[BEGIN SUPPLIED INFORMATION]

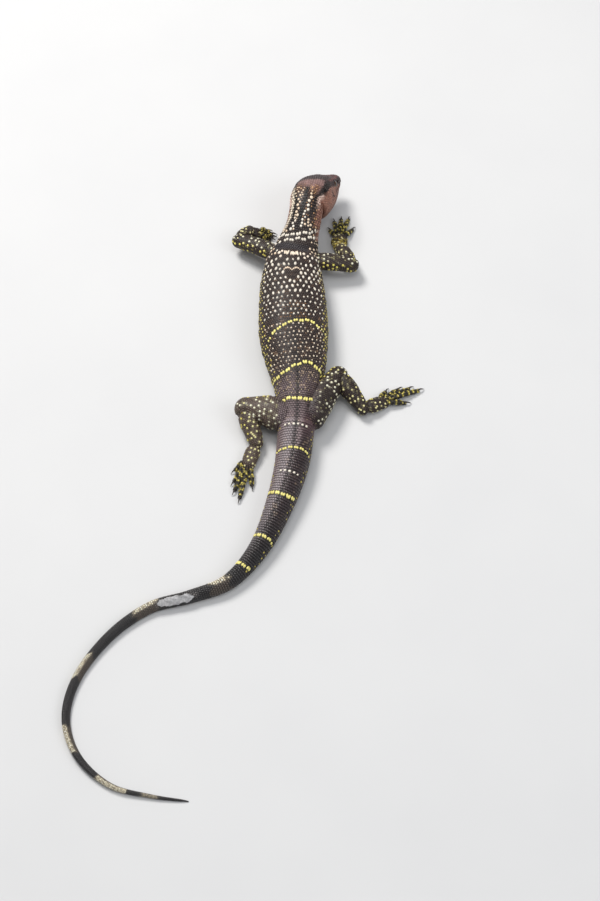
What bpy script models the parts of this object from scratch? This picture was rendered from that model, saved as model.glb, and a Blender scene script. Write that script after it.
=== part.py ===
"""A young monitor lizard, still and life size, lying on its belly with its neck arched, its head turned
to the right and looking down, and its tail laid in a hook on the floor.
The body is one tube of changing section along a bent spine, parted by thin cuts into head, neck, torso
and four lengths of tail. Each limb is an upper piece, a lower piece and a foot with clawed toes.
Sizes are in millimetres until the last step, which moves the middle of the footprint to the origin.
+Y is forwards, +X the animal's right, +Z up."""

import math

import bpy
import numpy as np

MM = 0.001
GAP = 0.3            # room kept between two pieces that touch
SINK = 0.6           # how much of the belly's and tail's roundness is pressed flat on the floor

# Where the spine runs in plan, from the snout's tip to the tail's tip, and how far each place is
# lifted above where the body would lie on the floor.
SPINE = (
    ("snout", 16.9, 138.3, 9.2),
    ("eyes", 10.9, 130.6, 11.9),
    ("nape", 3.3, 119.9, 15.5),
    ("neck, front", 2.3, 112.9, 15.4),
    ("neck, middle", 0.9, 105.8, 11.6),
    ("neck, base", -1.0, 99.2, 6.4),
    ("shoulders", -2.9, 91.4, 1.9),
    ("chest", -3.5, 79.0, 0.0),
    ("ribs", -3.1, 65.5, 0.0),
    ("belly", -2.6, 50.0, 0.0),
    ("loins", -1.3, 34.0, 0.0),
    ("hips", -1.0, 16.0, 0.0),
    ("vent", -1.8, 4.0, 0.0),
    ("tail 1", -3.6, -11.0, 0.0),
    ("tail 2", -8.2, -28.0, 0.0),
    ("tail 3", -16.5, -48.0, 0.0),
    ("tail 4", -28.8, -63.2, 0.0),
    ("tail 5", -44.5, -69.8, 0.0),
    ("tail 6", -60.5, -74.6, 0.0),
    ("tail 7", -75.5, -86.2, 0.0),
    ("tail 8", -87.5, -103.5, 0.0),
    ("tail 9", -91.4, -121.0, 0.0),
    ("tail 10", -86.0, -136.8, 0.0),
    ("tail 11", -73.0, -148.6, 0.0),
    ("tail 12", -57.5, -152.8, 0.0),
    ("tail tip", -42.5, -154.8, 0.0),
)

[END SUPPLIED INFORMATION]

-- WORK INSTRUCTIONS --
Repeat the material above in full, keeping every word.

-- EXERCISE OUTPUT --
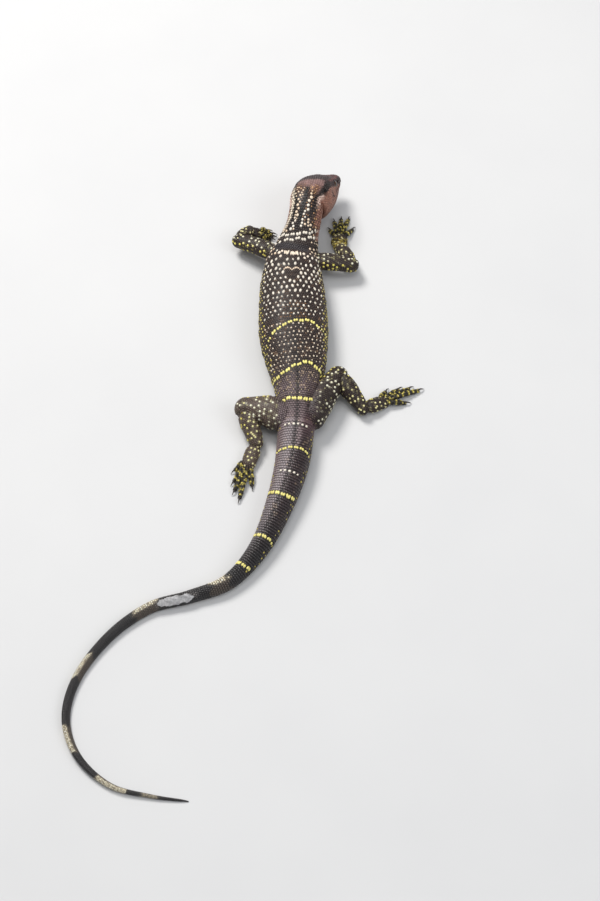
What bpy script models the parts of this object from scratch? This picture was rendered from that model, saved as model.glb, and a Blender scene script. Write that script after it.
=== part.py ===
"""A young monitor lizard, still and life size, lying on its belly with its neck arched, its head turned
to the right and looking down, and its tail laid in a hook on the floor.
The body is one tube of changing section along a bent spine, parted by thin cuts into head, neck, torso
and four lengths of tail. Each limb is an upper piece, a lower piece and a foot with clawed toes.
Sizes are in millimetres until the last step, which moves the middle of the footprint to the origin.
+Y is forwards, +X the animal's right, +Z up."""

import math

import bpy
import numpy as np

MM = 0.001
GAP = 0.3            # room kept between two pieces that touch
SINK = 0.6           # how much of the belly's and tail's roundness is pressed flat on the floor

# Where the spine runs in plan, from the snout's tip to the tail's tip, and how far each place is
# lifted above where the body would lie on the floor.
SPINE = (
    ("snout", 16.9, 138.3, 9.2),
    ("eyes", 10.9, 130.6, 11.9),
    ("nape", 3.3, 119.9, 15.5),
    ("neck, front", 2.3, 112.9, 15.4),
    ("neck, middle", 0.9, 105.8, 11.6),
    ("neck, base", -1.0, 99.2, 6.4),
    ("shoulders", -2.9, 91.4, 1.9),
    ("chest", -3.5, 79.0, 0.0),
    ("ribs", -3.1, 65.5, 0.0),
    ("belly", -2.6, 50.0, 0.0),
    ("loins", -1.3, 34.0, 0.0),
    ("hips", -1.0, 16.0, 0.0),
    ("vent", -1.8, 4.0, 0.0),
    ("tail 1", -3.6, -11.0, 0.0),
    ("tail 2", -8.2, -28.0, 0.0),
    ("tail 3", -16.5, -48.0, 0.0),
    ("tail 4", -28.8, -63.2, 0.0),
    ("tail 5", -44.5, -69.8, 0.0),
    ("tail 6", -60.5, -74.6, 0.0),
    ("tail 7", -75.5, -86.2, 0.0),
    ("tail 8", -87.5, -103.5, 0.0),
    ("tail 9", -91.4, -121.0, 0.0),
    ("tail 10", -86.0, -136.8, 0.0),
    ("tail 11", -73.0, -148.6, 0.0),
    ("tail 12", -57.5, -152.8, 0.0),
    ("tail tip", -42.5, -154.8, 0.0),
)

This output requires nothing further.